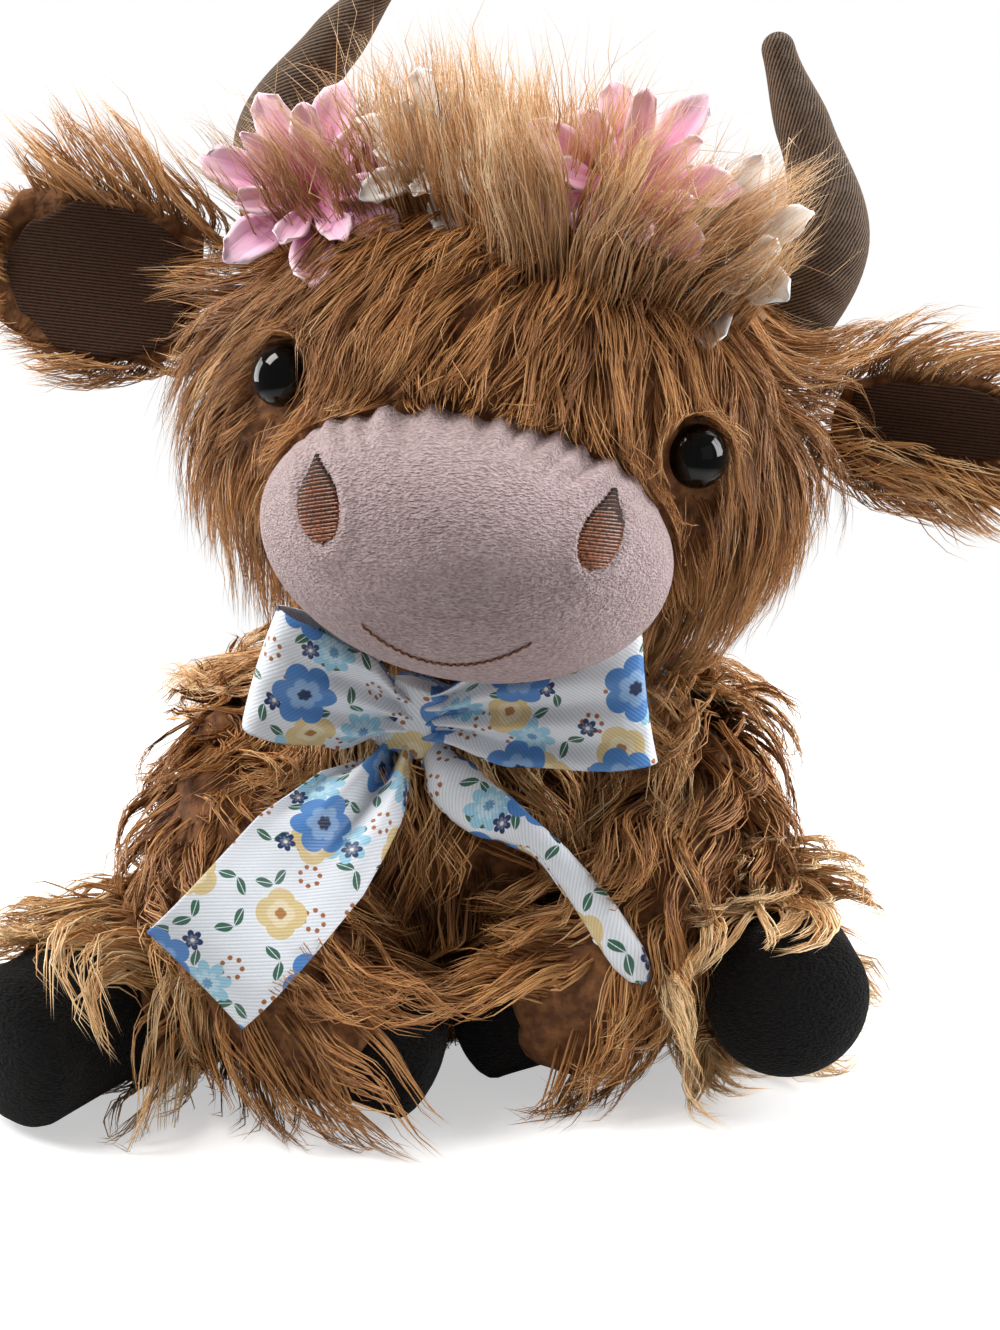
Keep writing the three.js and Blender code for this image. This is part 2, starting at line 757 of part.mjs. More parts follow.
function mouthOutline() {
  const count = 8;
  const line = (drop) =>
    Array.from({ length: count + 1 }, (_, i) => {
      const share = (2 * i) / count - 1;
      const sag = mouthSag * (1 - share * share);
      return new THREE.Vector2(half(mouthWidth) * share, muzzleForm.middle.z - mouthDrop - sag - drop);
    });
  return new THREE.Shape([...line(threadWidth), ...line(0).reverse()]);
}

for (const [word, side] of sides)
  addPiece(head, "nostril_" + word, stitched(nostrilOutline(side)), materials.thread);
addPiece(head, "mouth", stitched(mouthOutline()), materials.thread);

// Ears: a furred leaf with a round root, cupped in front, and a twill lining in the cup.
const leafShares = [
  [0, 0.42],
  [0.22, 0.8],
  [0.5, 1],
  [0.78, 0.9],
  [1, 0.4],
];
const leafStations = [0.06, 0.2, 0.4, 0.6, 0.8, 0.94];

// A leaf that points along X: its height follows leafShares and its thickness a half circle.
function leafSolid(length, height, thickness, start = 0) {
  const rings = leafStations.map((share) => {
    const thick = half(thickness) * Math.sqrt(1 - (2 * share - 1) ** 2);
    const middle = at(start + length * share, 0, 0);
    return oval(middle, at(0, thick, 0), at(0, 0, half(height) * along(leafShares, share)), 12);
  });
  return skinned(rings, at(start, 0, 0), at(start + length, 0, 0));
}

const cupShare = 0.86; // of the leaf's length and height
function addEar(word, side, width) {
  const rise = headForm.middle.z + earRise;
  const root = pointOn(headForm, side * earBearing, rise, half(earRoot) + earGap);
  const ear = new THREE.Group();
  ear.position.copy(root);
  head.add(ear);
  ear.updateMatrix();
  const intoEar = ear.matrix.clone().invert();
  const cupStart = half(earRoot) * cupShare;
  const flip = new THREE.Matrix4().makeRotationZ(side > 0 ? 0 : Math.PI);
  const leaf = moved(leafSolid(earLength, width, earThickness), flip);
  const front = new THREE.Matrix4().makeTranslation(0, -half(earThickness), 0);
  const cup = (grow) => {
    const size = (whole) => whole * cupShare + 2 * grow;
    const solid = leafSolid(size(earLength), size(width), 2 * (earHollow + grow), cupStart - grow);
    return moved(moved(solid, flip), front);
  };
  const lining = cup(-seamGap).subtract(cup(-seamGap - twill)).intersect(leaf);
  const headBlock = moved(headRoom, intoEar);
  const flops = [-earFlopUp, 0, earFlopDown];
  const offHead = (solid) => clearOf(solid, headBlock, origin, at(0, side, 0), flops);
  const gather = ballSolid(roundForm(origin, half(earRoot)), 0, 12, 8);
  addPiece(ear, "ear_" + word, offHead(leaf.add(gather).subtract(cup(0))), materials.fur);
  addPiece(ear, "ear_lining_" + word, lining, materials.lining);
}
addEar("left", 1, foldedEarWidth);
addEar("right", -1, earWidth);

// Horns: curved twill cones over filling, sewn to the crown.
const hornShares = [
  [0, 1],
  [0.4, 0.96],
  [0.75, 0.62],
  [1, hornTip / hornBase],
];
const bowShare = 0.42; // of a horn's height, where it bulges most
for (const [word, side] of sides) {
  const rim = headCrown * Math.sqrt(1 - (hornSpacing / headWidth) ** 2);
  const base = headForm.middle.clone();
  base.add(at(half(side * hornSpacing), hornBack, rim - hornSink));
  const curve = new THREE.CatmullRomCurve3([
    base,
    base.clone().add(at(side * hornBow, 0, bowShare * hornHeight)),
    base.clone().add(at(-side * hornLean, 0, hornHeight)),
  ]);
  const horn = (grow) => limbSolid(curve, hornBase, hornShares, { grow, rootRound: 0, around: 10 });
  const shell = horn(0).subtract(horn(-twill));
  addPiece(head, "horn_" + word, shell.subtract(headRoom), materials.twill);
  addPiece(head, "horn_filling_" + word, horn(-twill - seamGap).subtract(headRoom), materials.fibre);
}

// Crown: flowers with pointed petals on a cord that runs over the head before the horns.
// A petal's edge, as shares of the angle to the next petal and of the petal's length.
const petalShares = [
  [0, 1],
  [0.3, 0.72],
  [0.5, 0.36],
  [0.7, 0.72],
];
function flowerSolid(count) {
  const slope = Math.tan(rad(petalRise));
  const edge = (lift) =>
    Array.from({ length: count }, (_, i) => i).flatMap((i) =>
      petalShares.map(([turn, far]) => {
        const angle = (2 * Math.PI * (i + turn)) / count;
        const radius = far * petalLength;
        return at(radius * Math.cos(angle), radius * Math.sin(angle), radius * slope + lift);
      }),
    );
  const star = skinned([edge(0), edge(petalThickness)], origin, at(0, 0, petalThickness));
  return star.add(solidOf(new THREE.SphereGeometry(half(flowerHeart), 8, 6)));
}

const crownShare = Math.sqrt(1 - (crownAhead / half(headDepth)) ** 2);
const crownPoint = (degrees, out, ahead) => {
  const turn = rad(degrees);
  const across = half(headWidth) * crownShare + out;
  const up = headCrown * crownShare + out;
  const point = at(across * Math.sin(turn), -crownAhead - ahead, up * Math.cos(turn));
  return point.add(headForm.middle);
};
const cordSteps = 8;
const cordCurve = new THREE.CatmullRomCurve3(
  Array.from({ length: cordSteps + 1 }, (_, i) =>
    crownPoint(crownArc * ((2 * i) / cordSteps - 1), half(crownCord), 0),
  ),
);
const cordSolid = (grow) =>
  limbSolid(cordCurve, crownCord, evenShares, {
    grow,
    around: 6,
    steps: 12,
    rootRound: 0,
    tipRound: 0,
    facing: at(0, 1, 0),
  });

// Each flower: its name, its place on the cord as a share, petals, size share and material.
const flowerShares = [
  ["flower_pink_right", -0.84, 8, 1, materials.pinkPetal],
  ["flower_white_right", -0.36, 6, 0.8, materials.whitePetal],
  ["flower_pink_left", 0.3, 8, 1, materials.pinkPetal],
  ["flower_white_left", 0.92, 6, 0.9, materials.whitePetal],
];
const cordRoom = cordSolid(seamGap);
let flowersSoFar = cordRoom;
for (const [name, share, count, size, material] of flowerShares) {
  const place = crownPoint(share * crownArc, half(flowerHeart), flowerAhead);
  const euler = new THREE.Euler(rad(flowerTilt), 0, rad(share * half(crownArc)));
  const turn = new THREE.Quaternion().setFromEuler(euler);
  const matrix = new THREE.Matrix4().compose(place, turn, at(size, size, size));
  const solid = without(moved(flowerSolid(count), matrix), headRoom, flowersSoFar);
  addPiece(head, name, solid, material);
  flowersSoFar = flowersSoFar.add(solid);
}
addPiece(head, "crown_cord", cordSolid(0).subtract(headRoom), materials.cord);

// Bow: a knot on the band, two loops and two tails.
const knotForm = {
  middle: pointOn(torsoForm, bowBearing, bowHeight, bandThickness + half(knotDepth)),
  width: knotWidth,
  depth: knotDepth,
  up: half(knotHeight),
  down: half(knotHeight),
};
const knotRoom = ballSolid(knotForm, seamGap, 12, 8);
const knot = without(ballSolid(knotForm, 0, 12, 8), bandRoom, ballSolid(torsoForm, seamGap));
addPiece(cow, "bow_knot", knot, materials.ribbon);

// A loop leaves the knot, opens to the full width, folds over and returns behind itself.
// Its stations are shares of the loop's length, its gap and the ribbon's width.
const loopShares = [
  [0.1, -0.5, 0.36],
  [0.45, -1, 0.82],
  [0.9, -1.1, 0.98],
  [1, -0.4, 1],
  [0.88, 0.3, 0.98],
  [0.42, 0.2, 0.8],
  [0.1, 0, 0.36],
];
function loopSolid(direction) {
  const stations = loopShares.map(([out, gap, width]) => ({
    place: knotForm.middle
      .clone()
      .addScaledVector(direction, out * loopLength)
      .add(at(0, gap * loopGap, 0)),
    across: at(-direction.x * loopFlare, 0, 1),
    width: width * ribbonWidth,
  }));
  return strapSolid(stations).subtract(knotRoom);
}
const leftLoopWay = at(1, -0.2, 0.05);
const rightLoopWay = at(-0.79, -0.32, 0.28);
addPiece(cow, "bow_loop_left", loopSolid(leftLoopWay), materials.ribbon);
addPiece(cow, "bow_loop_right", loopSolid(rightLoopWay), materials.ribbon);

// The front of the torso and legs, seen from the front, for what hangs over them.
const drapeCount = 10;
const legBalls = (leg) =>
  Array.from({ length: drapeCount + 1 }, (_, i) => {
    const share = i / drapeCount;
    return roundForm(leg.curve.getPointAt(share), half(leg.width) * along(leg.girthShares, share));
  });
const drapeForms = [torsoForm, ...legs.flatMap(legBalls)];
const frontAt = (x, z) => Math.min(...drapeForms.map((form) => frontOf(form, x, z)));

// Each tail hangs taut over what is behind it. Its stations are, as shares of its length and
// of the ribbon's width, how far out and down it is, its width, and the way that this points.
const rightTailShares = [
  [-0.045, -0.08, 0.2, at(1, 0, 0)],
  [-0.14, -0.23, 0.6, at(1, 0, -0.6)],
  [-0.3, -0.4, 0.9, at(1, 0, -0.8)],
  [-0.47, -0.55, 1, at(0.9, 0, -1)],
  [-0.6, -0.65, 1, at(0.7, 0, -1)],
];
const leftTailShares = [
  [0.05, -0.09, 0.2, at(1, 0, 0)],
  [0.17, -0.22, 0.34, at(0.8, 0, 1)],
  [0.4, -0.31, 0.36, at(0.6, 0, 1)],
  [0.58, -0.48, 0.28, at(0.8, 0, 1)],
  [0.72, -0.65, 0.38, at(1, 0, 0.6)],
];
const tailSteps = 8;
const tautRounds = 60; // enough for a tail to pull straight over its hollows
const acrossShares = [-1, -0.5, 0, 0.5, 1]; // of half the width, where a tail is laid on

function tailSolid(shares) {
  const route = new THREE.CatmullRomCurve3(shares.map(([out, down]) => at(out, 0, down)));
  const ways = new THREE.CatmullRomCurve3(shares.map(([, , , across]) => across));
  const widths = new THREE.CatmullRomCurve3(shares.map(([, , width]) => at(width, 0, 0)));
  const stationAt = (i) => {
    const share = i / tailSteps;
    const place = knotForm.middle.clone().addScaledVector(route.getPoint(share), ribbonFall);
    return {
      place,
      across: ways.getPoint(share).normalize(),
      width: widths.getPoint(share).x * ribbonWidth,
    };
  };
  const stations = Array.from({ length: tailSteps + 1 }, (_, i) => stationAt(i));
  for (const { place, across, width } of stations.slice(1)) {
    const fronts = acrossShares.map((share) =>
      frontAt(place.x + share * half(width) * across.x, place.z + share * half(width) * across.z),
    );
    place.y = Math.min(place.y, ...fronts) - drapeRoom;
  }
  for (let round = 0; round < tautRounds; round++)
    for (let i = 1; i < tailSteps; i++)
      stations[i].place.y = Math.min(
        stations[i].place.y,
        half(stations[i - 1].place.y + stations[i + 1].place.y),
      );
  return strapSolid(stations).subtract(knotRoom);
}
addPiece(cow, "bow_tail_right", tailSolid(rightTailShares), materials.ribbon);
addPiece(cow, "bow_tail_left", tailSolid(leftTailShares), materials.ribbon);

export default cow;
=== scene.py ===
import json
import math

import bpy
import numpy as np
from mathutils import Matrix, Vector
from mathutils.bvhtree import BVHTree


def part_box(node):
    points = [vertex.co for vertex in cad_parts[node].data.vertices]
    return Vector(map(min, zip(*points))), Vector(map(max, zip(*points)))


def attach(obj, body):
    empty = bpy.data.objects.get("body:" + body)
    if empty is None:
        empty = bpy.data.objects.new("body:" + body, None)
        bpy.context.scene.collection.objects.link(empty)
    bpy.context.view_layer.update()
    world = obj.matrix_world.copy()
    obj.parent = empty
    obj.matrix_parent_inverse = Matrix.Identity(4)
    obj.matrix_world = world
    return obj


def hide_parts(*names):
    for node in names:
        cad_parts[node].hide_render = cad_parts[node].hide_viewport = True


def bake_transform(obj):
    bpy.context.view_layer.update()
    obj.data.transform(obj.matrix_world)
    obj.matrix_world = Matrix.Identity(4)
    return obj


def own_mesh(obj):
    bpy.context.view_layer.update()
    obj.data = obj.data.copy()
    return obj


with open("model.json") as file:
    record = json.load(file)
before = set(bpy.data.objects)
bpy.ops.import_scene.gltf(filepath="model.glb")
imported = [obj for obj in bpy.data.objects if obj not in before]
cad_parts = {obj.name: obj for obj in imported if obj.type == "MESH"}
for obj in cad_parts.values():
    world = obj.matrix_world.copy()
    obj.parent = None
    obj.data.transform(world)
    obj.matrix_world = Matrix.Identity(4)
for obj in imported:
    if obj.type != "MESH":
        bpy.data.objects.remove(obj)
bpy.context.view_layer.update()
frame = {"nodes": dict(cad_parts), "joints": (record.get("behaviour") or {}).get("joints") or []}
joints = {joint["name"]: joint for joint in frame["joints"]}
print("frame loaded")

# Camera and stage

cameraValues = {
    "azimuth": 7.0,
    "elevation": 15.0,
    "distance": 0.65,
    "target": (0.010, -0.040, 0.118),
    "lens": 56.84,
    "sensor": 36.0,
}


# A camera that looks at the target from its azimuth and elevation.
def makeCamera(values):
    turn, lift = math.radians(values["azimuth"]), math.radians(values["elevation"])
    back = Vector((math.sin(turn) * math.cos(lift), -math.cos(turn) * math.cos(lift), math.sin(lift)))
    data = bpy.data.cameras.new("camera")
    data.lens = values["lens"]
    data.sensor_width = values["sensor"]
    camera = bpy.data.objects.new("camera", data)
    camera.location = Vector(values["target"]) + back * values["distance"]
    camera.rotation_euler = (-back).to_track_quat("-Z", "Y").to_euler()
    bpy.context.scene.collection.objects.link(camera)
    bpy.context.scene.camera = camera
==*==
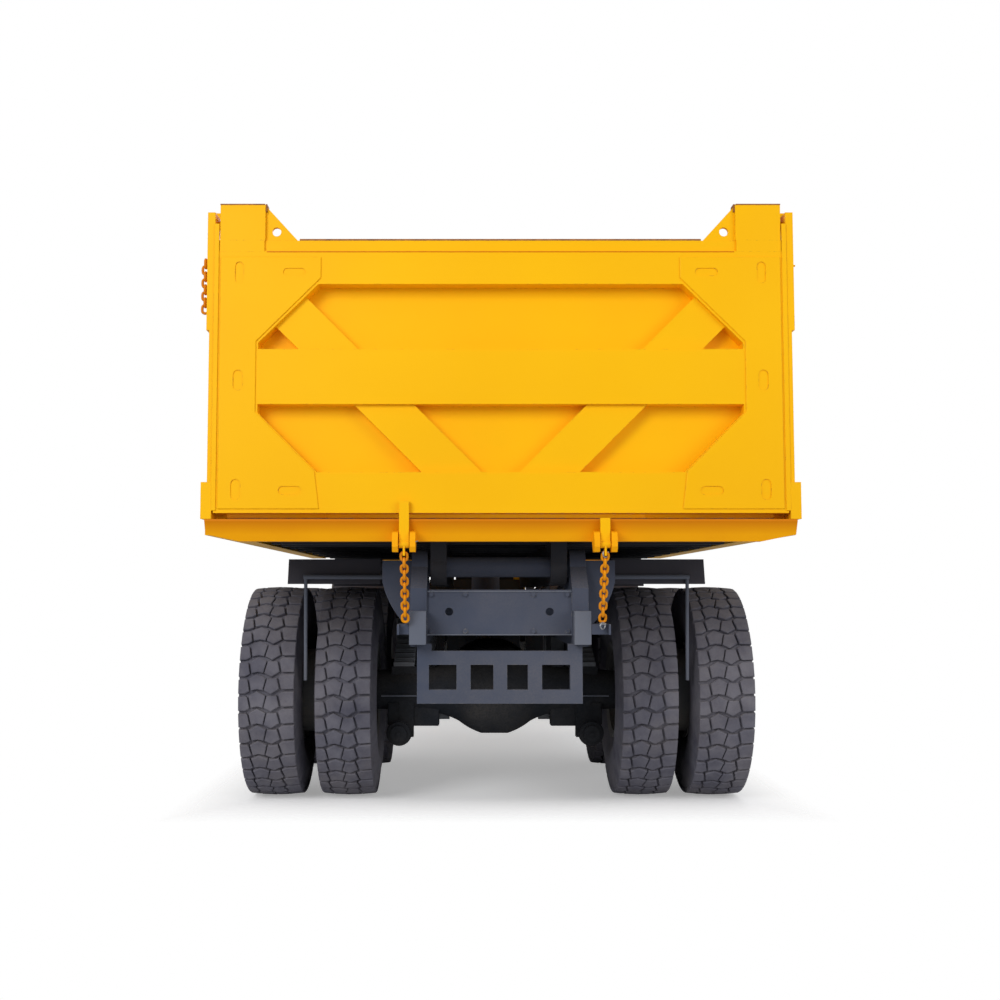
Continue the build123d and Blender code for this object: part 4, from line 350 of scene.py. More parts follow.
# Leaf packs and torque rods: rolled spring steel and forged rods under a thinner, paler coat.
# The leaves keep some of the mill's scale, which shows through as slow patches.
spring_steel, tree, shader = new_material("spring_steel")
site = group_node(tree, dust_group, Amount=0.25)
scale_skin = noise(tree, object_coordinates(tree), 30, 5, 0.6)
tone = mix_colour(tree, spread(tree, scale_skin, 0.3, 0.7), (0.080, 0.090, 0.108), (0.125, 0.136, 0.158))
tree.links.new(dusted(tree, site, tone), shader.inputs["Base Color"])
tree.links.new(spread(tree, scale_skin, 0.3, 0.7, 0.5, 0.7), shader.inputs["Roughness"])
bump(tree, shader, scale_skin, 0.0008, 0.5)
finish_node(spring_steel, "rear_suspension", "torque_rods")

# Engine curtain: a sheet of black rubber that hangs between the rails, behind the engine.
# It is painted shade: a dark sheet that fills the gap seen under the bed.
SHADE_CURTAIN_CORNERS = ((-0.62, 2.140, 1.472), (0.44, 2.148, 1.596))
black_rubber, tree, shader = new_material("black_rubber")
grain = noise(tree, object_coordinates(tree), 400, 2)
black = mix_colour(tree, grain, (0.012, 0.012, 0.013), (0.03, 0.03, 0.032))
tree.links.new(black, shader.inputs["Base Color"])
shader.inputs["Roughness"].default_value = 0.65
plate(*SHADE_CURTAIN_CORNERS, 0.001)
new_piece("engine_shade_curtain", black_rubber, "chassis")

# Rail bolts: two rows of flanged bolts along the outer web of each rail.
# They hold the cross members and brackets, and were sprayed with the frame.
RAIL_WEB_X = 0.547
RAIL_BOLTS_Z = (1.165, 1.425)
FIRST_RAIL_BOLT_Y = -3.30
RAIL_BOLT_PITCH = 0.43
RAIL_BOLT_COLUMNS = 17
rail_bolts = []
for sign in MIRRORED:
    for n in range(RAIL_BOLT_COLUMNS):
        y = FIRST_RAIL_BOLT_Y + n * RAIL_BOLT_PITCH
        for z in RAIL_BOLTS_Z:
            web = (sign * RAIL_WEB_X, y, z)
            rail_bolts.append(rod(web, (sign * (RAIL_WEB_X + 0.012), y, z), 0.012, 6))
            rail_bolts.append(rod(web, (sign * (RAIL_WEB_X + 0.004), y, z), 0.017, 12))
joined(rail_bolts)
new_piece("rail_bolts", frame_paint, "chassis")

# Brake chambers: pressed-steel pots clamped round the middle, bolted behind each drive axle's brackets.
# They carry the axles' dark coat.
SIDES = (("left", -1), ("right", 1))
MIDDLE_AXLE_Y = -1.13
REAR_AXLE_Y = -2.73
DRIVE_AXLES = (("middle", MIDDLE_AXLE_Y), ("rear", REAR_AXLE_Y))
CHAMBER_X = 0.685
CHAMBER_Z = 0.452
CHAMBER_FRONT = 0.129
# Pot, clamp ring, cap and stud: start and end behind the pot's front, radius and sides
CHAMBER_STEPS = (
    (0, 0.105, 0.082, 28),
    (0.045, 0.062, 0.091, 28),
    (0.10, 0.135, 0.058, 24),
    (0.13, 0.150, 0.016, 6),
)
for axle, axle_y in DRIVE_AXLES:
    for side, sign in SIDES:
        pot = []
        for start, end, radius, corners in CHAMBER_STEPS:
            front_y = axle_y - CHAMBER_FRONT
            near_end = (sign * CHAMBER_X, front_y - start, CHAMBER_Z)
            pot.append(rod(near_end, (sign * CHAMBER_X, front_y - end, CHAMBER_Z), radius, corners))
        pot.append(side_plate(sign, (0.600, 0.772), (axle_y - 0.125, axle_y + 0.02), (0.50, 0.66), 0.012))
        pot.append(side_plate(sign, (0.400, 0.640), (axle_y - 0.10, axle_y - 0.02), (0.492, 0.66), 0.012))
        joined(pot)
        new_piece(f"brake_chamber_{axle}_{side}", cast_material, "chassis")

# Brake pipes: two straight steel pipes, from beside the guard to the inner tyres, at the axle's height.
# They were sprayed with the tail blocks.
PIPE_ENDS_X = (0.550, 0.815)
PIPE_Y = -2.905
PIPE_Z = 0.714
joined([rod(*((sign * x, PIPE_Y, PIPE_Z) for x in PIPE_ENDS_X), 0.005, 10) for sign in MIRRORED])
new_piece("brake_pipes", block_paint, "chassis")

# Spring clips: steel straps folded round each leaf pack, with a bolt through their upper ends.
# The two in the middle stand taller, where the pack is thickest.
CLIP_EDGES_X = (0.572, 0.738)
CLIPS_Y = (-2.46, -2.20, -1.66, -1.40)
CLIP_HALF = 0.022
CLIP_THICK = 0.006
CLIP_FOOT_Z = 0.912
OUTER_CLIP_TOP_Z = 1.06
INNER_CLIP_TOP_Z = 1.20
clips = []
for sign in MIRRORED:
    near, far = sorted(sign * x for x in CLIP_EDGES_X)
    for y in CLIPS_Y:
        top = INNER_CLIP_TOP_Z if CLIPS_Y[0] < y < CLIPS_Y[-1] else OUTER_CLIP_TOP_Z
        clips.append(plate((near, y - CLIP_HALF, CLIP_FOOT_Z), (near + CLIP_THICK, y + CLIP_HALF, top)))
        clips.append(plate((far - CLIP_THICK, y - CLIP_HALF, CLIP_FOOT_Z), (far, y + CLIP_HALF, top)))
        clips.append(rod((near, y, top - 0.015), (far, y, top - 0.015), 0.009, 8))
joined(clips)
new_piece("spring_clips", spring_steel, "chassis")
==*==
- _PROBLEM DETAILS_
Each line from the one holding "const fronts = acrossShares.map((share)" to the one holding "if empty is", those two included, is to be transcribed exactly, and no other line.

- _IN RESPONSE_
    const fronts = acrossShares.map((share) =>
      frontAt(place.x + share * half(width) * across.x, place.z + share * half(width) * across.z),
    );
    place.y = Math.min(place.y, ...fronts) - drapeRoom;
  }
  for (let round = 0; round < tautRounds; round++)
    for (let i = 1; i < tailSteps; i++)
      stations[i].place.y = Math.min(
        stations[i].place.y,
        half(stations[i - 1].place.y + stations[i + 1].place.y),
      );
  return strapSolid(stations).subtract(knotRoom);
}
addPiece(cow, "bow_tail_right", tailSolid(rightTailShares), materials.ribbon);
addPiece(cow, "bow_tail_left", tailSolid(leftTailShares), materials.ribbon);

export default cow;
=== scene.py ===
import json
import math

import bpy
import numpy as np
from mathutils import Matrix, Vector
from mathutils.bvhtree import BVHTree


def part_box(node):
    points = [vertex.co for vertex in cad_parts[node].data.vertices]
    return Vector(map(min, zip(*points))), Vector(map(max, zip(*points)))


def attach(obj, body):
    empty = bpy.data.objects.get("body:" + body)
    if empty is None:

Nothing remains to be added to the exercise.